I think each group above must pass coverage to be able to use the OE grouping like that.

Guest fender5150
Posted

Thanks. That makes sense:

The permissive disagregation rule isn't satisfied if the NEC doesn't till the first date of the plan year after one year? Can you not use permissive disagregation for up to 2 years now?

Posted

I didn't see where J4FKBC answered re: top heavy - ... if you have an eligibility wait on the safe harbor piece, the plan is subject to the top heavy rules. You must give the safe harbor immediately (upon eligibility to defer) to be exempt from top heavy.

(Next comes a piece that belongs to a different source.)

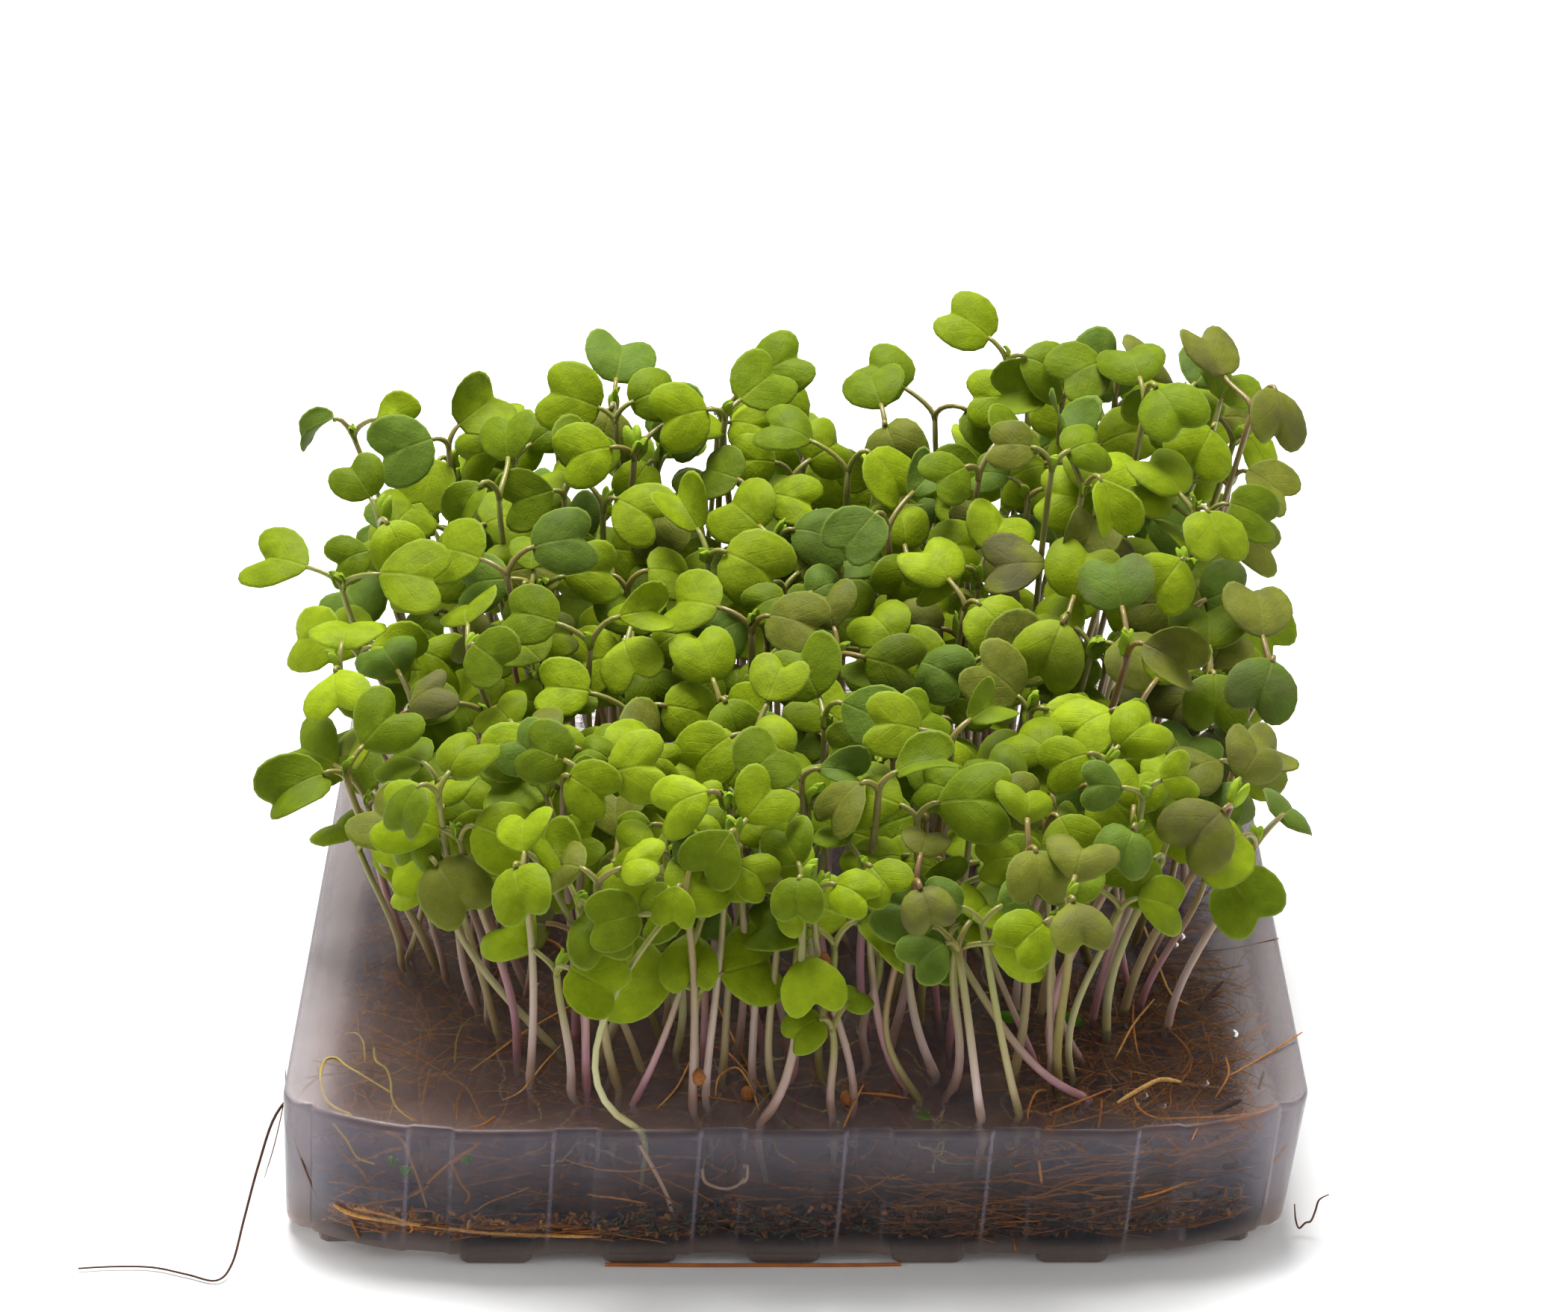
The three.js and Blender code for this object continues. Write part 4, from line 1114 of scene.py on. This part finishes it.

Also, if there are ANY employer non-elective contributions (including forfeitures reallocated), top heavy is back in play as well. The plan must consist soley of 401(k) contributions and safe harbor to be exempt from TH.

my 2 cents...

Posted
The plan must consist soley of 401(k) contributions and safe harbor to be exempt from TH.

Just to clarify: It is only the period for which you are considering in which there can be no other ER contributions. That is, older PS money or forfeitures or match are okay to be IN the plan, but not made for the year you want the exemption.

And why not statutory entry dates? At most you are talking about someone coming in six months earlier.

As always, see what the document says. (Or is this an IDP?)

And why not immediate rollovers for HCE's? Most places love to get assets, especially the usually larger rollovers from HCE's. Perhaps with bigger avg account balances, the client would be able to get better pricing.

QKA, QPA, CPC, ERPA

Two wrongs don't make a right, but three rights make a left.